Rodriguez never came clean until the federal government, probing the Biogenesis scandal, offered immunity in exchange for testimony against hustler Anthony Bosch. Rodriguez flipped, saving himself from prosecution. But he continued to claim he was a victim.

Among the entities Rodriguez sued were Major League Baseball, Christopher Ahmad, the Yankees’ physician and even his own union. All the while knowing he was guilty.

No one on the Cooperstown ballot ever worked that hard to mislead the public. That’s just pathological.

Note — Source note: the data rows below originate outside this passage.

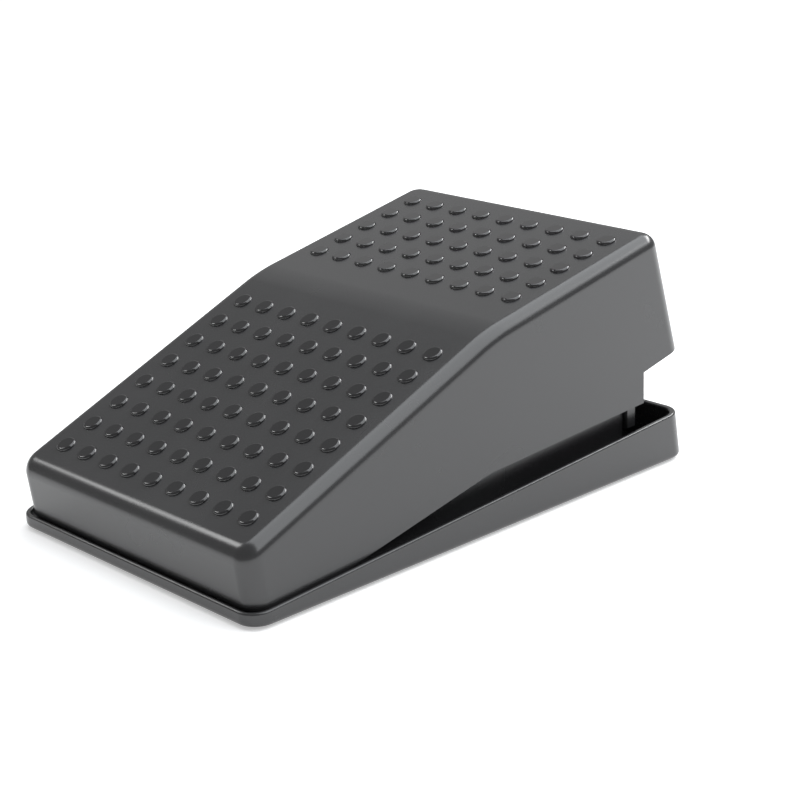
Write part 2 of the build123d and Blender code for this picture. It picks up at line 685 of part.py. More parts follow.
# Lever switch: case, terminals, plunger, lever and the pin that the lever swings on
SWITCH_SIDE = Plane(
    origin=(PIVOT_X, SWITCH_Y, PIVOT_Z), x_dir=(-1, 0, 0), z_dir=(0, 1, 0)
)
plunger_x = PIVOT_X - PLUNGER_FROM_PIVOT
lug_inside = LEVER_WIDTH / 2 + LEVER_PIN_CLEARANCE
with BuildPart() as switch_body:
    with BuildSketch(Plane.XY.offset(SWITCH_BOTTOM)):
        with Locations((SWITCH_X, SWITCH_Y)):
            Rectangle(SWITCH_LENGTH, SWITCH_WIDTH)
    extrude(amount=SWITCH_HEIGHT)
    # Two fixing holes through the case
    with BuildSketch(SWITCH_SIDE.offset(-SWITCH_WIDTH / 2)):
        with Locations((PIVOT_X - SWITCH_X, SWITCH_BOTTOM + SWITCH_HOLE_RISE - PIVOT_Z)):
            with GridLocations(SWITCH_HOLE_PITCH, SWITCH_HEIGHT, 2, 1):
                Circle(SWITCH_HOLE_RADIUS)
    extrude(amount=SWITCH_WIDTH, mode=Mode.SUBTRACT)
    # Two lugs that hold the pin of the lever
    for side in (-1, 1):
        with BuildSketch(SWITCH_SIDE.offset(side * lug_inside)):
            Circle(LUG_RADIUS)
            with Locations((0, -PIVOT_RISE / 2)):
                Rectangle(2 * LUG_RADIUS, PIVOT_RISE)
            Circle(LEVER_PIN_RADIUS, mode=Mode.SUBTRACT)
        extrude(amount=side * LUG_THICKNESS)
    # Slot that guides the plunger
    with BuildSketch(Plane.XY.offset(SWITCH_TOP)):
        with Locations((plunger_x, SWITCH_Y)):
            Rectangle(
                PLUNGER_LENGTH + 2 * PLUNGER_CLEARANCE,
                PLUNGER_WIDTH + 2 * PLUNGER_CLEARANCE,
            )
    extrude(amount=-PLUNGER_DEPTH - PLUNGER_TRAVEL - PLUNGER_CLEARANCE, mode=Mode.SUBTRACT)
save(switch_body, "switch_body")

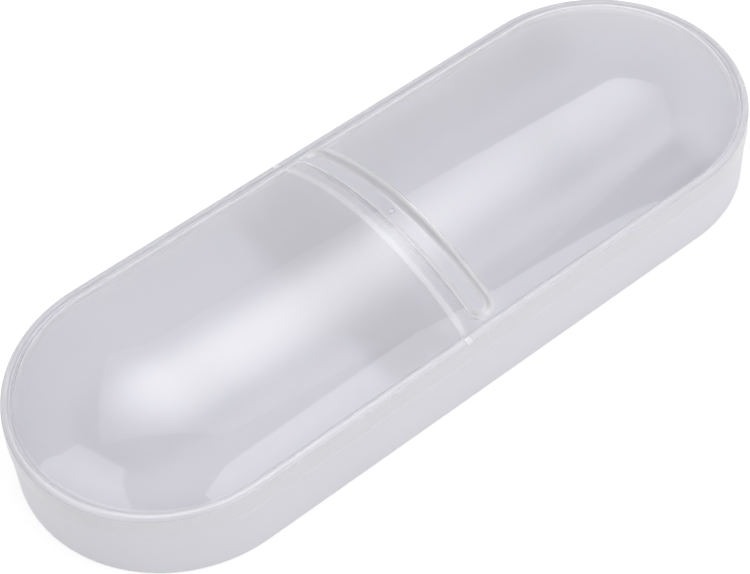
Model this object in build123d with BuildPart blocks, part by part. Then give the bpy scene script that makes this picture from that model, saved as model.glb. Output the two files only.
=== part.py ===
from build123d import *
from math import asin, cos, degrees, radians, sin, sqrt, tan
import os

# Electric toothbrush travel case, in millimetres.
# The case lies along X, stands on Z = 0, and its middle is at X = Y = 0.

# Plan of the case
end_spacing = 146.6        # between the centres of the two round ends
base_half_width = 39.95    # outside of the base wall, which is also its end radius
skirt_overhang = 0.3       # the lid's skirt stands this proud of the base wall

# Base
base_height = 16.3         # underside to the rim that the skirt comes down to
base_wall = 2.4
base_floor = 2.0
base_edge_radius = 0.8     # round along the bottom edge
rim_chamfer = 0.25         # small break along the base's outer rim
floor_corner_radius = 1.5  # inside corner between wall and floor
tongue_height = 3.3        # upstand inside the skirt

# Lid
joint_gap = 0.3            # between the base's rim and the foot of the skirt
fit_clearance = 0.3        # between the tongue and the inside of the skirt
skirt_wall = 1.3
skirt_draft = 0.25         # the lid narrows by this from skirt foot to bead
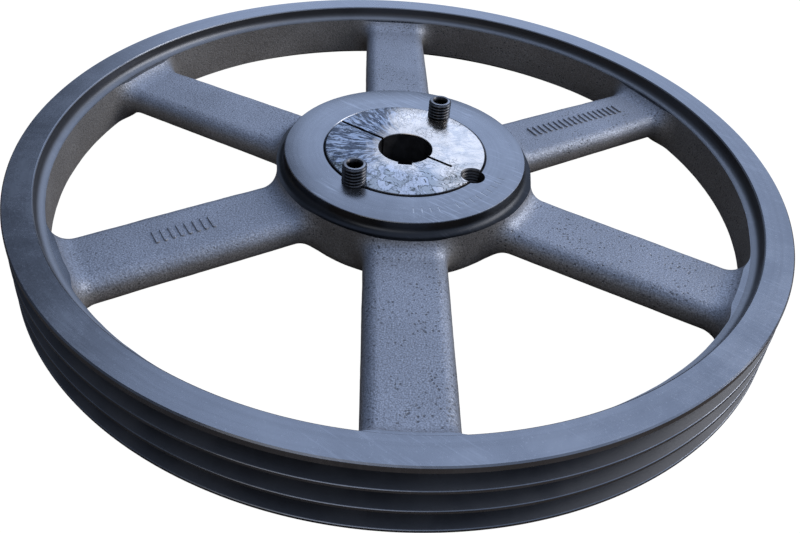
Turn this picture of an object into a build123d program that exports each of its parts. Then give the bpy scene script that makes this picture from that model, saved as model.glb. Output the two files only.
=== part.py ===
from build123d import *
import math
import os

# Three-groove V belt pulley, six arms, with a split taper bush and two locking
# set screws.  Millimetres, degrees unless wrapped in math.radians.  +Z is the
# pulley's axis, pointing out of the side the bush is fitted from; the origin is
# on the axis, midway across the rim.  Profiles are lists of (radius, height).

# ---- rim and belt grooves --------------------------------------------------
DATUM_DIA = 500.0            # datum (pitch) diameter
DATUM_DEPTH = 2.75           # datum line below the rim's outside
RIM_R = DATUM_DIA / 2 + DATUM_DEPTH
RIM_HALF = 25.0              # half of the face width
RIM_CHAMFER = 0.8            # break on the rim's outer corners
RIM_CAST_R = RIM_R - 16.5    # outside of the cast ring, within the turned rim
GROOVE_COUNT = 3
GROOVE_PITCH = 15.0
TOP_GROOVE_Z = 14.0          # centre of the topmost groove
DATUM_W = 11.0               # groove width at the datum line
GROOVE_TAN = math.tan(math.radians(19.0))   # slope of a groove's flank
GROOVE_DEPTH = 13.75
EDGE_BREAK = 0.35            # radial break on the ridge edges
RIDGE_BREAK = EDGE_BREAK * 0.6   # the same break, measured along the ridge
ROOT_BREAK = 0.8             # radial break in the groove's root corners
ROOT_BREAK_W = 0.7           # the same break, measured across the root

RELIEF_R = 235.0             # turned recess inside the rim, top face
RELIEF_DEPTH_TOP = 10.0
RELIEF_DEPTH_BOTTOM = 9.5
RELIEF_CORNER = 5.5
RELIEF_CHAMFER = 0.8
BACK_CONE_R = 247.5          # coned recess of the bottom face, where it meets the face
WALL_R_TOP = 229.4           # as-cast inner wall of the rim, drafted
WALL_R_BOTTOM = 231.0
WALL_Z_TOP = RIM_HALF - RELIEF_DEPTH_TOP
WALL_Z_BOTTOM = -RIM_HALF + RELIEF_DEPTH_BOTTOM
RECESS_CUT_R = WALL_R_TOP - 30.0   # inner limit of both recess cutters

# ---- hub -------------------------------------------------------------------
HUB_TOP = 26.0
HUB_BOTTOM = -25.0
CORED_R = 30.0               # hole left in the barrel before boring
FLANGE_R = 81.3              # turned collar at the top of the hub
FLANGE_CHAMFER = 0.8
COLLAR_Z = 16.7              # height the turned collar runs down to
COLLAR_FILLET = 4.5          # its concave root
COLLAR_CUT_R = 112.0         # outer limit of the collar's cutter
BARREL_R_TOP = 88.0          # as-cast barrel, drafted
BARREL_R_BOTTOM = 80.4
BARREL_CORNER = 13.0         # rounding round its lower end

# ---- arms ------------------------------------------------------------------
ARM_ANGLES = (33.7, 94.9, 155.5, 213.8, 274.0, 334.0)   # as cast
ARM_STATIONS = ((60.0, 52.2), (233.0, 50.2))   # (radius, width) of the lofted sections
ARM_TOP = 9.6
ARM_T = 19.7
ARM_MID_Z = ARM_TOP - ARM_T / 2
ARM_EDGE_R = 9.3
FILLET_HUB = 12.0
FILLET_RIM = 14.5
HUB_JOINT_RADII = (74.0, 90.0)     # where the arm-to-barrel edges are looked for
RIM_JOINT_RADII = (222.0, 232.5)   # where the arm-to-rim edges are looked for

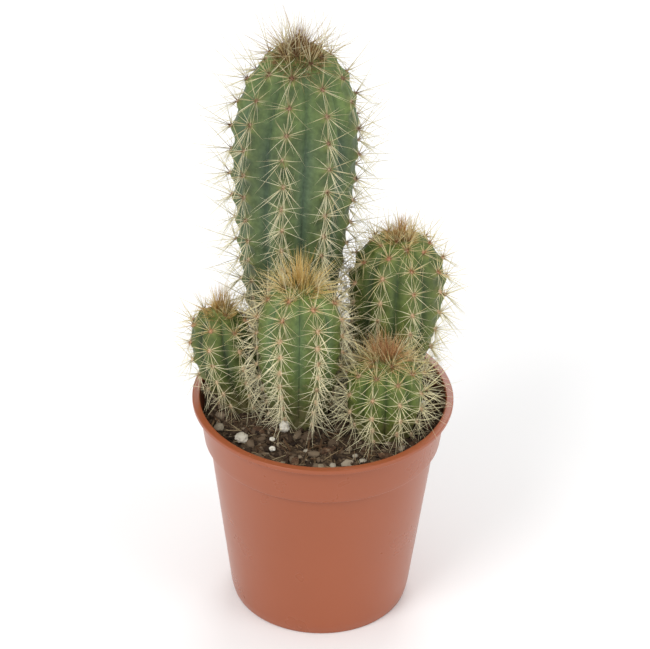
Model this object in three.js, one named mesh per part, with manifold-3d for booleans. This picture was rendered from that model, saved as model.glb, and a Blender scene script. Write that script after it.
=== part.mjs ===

Here’s the how-and-why of the rest of my ballot:

ANDRUW JONES:

He was only the fourth player to surpass 400 homers and earn 10 Gold Gloves. The other three, Willie Mays, Mike Schmidt and Ken Griffey Jr., were first-ballot inductees. Jones was the industry’s best centerfielder for nine straight years.

CHASE UTLEY:

The Phillies’ second baseman was one of MLB’s premier players from 2005-2014. The first six of those seasons were breathtaking.

Utley was a five-time All-Star, hit .298 with 162 home runs, 572 RBIs and .911 OPS and had the second-highest bWAR rating in the game – beating out A-Rod, Mark Teixeira and Joe Mauer, who were third, fourth and fifth, respectively. Only Albert Pujols’ rating was better.

FELIX HERNANDEZ:

Like Utley, The King’s peak was somewhat abbreviated, but what a run: six All-Star appearances in seven years (2008-2015), a Cy Young Award, two ERA titles and a perfect game.

ANDY PETTITTE:

He’s still the game’s top winner in the post-season: no one has more Ws (19) in October. And his 256 victories are more than some Hall of Famers, including Juan Marichal (243 wins), Jim Bunning (224), and Catfish Hunter (224).

Pettitte has been linked to PEDs twice, but it was for human growth hormone, not steroids. Big difference, and in his case, it was to heal an elbow injury.

OMAR VIZQUEL:

With 11 Gold Gloves, Vizquel was the second-greatest shortstop in history after Ozzie Smith.

He credentials are diminished by an 82 OPS+ – the definition of an extreme singles hitter – and allegations of domestic abuse and a lawsuit alleging sexual harassment of a clubhouse attendant, a minor, in 2019.

Vizquel settled the civil suit without being charged with a crime.